Для берегов отчизны дальней
Ты покидала край чужой;
В час незабвенный, в час печальный
Я долго плакал пред тобой.
Мои хладеющие руки
Тебя старались удержать;
Томленья страшного разлуки
Мой стон молил не прерывать.

Что ожидает два любящих сердца? Что они могут знать о своём будущем?

Из глубокой степной глуши вырывался призывный шёпот:

Твоя краса, твои страданья
Исчезли в урне гробовой —
А с ними поцелуй свиданья…
Но жду его; он за тобой…

И ещё в одном стихотворении, как наваждение, возникал образ этой губительной стихии. Стихотворение названо «Заклинание», но не названо имя той, которая ушла из жизни, – лишь поэтический знак, дуновение – Лейла.
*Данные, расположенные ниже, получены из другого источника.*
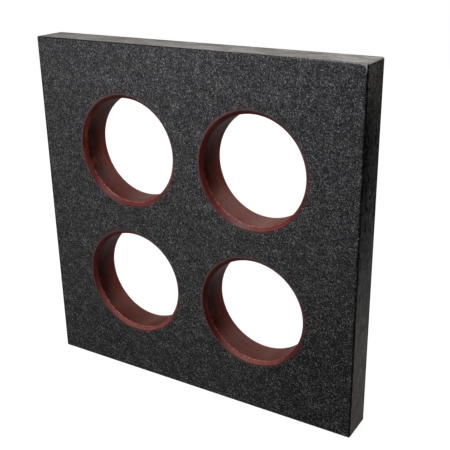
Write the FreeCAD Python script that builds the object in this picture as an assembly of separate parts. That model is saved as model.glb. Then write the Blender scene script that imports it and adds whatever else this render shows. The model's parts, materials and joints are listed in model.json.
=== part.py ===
import FreeCAD, Part

import os

# Granite square: one upright square plate of black granite with four round holes through it.
# Frame: millimetres, +Z up, front face towards -Y, right-hand side towards +X.
# Origin: middle of the bottom face, so that the plate stands on Z = 0.

# Driving dimensions

side_length = 500.0          # every side of the square, outside
plate_thickness = 50.0       # from the front face to the back face
hole_diameter = 150.0        # round holes through the plate
hole_pitch = 200.0           # centre to centre, across and up
mouth_chamfer = 5.0          # 45 degree chamfer at both mouths of each hole
edge_chamfer = 1.5           # 45 degree chamfer along the twelve outer edges
corner_facet = 3.0           # length taken off each edge where a corner is dressed flat
holes_across = 2             # columns of holes
holes_up = 2                 # rows of holes
tool_run_out = 2.0           # how far a cutting form runs past the face that it opens


def plate_blank():
    """The square slab, with its twelve edges chamfered."""
    corner = FreeCAD.Vector(-side_length / 2, -plate_thickness / 2, 0)
    slab = Part.makeBox(side_length, plate_thickness, side_length, corner)
    return slab.makeChamfer(edge_chamfer, slab.Edges)


def corner_wedge(x_sign, y_sign, at_top):
    """The small pyramid that is dressed off one corner of the slab, run out past the corner."""
    x_corner = x_sign * side_length / 2
    y_corner = y_sign * plate_thickness / 2
    z_corner = side_length if at_top else 0
    z_sign = 1 if at_top else -1
    reach = corner_facet + 3 * tool_run_out
    tip = FreeCAD.Vector(
        x_corner + x_sign * tool_run_out,
        y_corner + y_sign * tool_run_out,
        z_corner + z_sign * tool_run_out,
    )
    along_x = tip - FreeCAD.Vector(x_sign * reach, 0, 0)
    along_y = tip - FreeCAD.Vector(0, y_sign * reach, 0)
    along_z = tip - FreeCAD.Vector(0, 0, z_sign * reach)
    triangles = [
        (tip, along_x, along_y),
        (tip, along_y, along_z),
        (tip, along_z, along_x),
        (along_x, along_y, along_z),
    ]
    faces = [Part.Face(Part.makePolygon([a, b, c, a])) for a, b, c in triangles]
    wedge = Part.Solid(Part.makeShell(faces))
    return wedge if wedge.Volume > 0 else wedge.reversed()


def corner_wedges():
    """One wedge for each of the eight corners."""
    return [
        corner_wedge(x_sign, y_sign, at_top)
        for x_sign in (-1, 1)
        for y_sign in (-1, 1)
        for at_top in (False, True)
    ]


def hole_form():
    """The void of one hole, turned about the Y axis: a straight bore that flares at both mouths."""
    bore_radius = hole_diameter / 2
    flare_radius = bore_radius + mouth_chamfer + tool_run_out
    face_y = plate_thickness / 2
    outline = [
        (0, -face_y - tool_run_out),
        (flare_radius, -face_y - tool_run_out),
        (bore_radius, -face_y + mouth_chamfer),
        (bore_radius, face_y - mouth_chamfer),
        (flare_radius, face_y + tool_run_out),
        (0, face_y + tool_run_out),
    ]
    points = [FreeCAD.Vector(radius, y, 0) for radius, y in outline]
    profile = Part.Face(Part.makePolygon(points + points[:1]))
    return profile.revolve(FreeCAD.Vector(0, 0, 0), FreeCAD.Vector(0, 1, 0), 360)


def hole_centres():
    """Centres of the holes: a square grid about the middle of the plate."""
    first_x = -hole_pitch * (holes_across - 1) / 2
    first_z = side_length / 2 - hole_pitch * (holes_up - 1) / 2
    return [
        FreeCAD.Vector(first_x + column * hole_pitch, 0, first_z + row * hole_pitch)
        for row in range(holes_up)
        for column in range(holes_across)
    ]


def hole_voids():
    """The hole form, copied to each centre."""
    voids = []
    for centre in hole_centres():
        void = hole_form()
        void.translate(centre)
        voids.append(void)
    return voids


def granite_square():
    """The finished plate as one solid."""
    plate = plate_blank().cut(corner_wedges() + hole_voids())
    return plate.Solids[0]


def report_solid(name, solid):
    """Prints what the solid measures."""
    box = solid.BoundBox
    size = f"{box.XLength:.2f} x {box.YLength:.2f} x {box.ZLength:.2f} mm"
    print(f"{name}: {size}, {solid.Volume / 1000:.1f} cm3, valid {solid.isValid()}")


os.makedirs("parts", exist_ok=True)
plate = granite_square()
plate.exportStep("parts/granite_square.step")
report_solid("granite_square", plate)
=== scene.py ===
# Granite square, dressed: black granite with four painted bores, on a pale table.
import json
import math
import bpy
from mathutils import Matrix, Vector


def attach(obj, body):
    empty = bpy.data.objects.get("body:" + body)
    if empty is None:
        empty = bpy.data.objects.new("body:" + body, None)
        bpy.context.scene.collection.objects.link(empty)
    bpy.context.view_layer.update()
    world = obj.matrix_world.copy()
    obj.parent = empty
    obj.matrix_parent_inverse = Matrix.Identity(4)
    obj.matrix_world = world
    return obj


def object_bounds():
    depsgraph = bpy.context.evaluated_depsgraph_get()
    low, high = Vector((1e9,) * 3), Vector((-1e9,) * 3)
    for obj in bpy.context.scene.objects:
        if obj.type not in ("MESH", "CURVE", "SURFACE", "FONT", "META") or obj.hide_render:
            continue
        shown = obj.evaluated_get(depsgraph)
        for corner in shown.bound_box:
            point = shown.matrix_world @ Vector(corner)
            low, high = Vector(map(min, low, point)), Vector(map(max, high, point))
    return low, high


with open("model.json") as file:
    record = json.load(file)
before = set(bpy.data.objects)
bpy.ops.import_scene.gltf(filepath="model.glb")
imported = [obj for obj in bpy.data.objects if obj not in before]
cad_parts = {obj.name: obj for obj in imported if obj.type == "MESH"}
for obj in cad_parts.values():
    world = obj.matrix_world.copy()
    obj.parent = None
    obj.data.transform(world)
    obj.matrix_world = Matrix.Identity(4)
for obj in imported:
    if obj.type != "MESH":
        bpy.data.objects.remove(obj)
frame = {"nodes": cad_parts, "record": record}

from types import SimpleNamespace

import bpy
from mathutils import Matrix, Vector, noise

mm = 0.001
stone = frame["nodes"]["granite_square"]
cadLow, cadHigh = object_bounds()
middle = (cadLow + cadHigh) / 2
halfSide = (cadHigh.x - cadLow.x) / 2
halfThickness = (cadHigh.y - cadLow.y) / 2
bores = [mount for mount in frame["record"]["mounts"] if mount["kind"] == "bore"]
boreRadius = bores[0]["dims"]["r_mm"] * mm
mouthDepth = halfThickness - bores[0]["dims"]["length_mm"] * mm / 2   # how deep the 45 degree mouth goes
mouthRadius = boreRadius + mouthDepth
borePitch = max(bore["pos_m"][0] for bore in bores)                    # from the middle line to a bore
print("frame:", len(frame["nodes"]), "node,", len(bores), "bores")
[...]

Но знак вмещает многое – что потерял поэт, что утрачено в жизни и становится достоянием могилы. Поэзия же способна на миг раздвинуть её роковые объятия:

О, если правда, что в ночи,
Когда покоятся живые,
И с неба лунные лучи
Скользят на камни гробовые,
О, если правда, что тогда
Пустеют тихие могилы, —
Я тень зову, я жду Лейлы:
Ко мне, мой друг, сюда, сюда!

Это было настойчиво, как удары тяжёлых волн. Они были холодными и хранили в себе умершую страсть.

Он трижды возвращался к образам разлуки, прощания, смерти, потому что в жизни подхватывала его новая волна.

Пора: перо покоя просит;
Я девять песен написал;
На берег радостный выносит
Мою ладью девятый вал…

Этой строфой он пожертвовал в романе, который подходил к неизбежному концу. Но она точно обозначала высоту, достигнутую в повествовании об Онегине и Татьяне. Девятый вал – девятая глава станет последней в романе, начатом семь лет назад, на юге, при них, с кем он прощался навсегда. Главе этой будет суждено закончиться здесь, в глуши забытого селенья, в неотвязных думах и тоске по той, что стала самой сильной его любовью.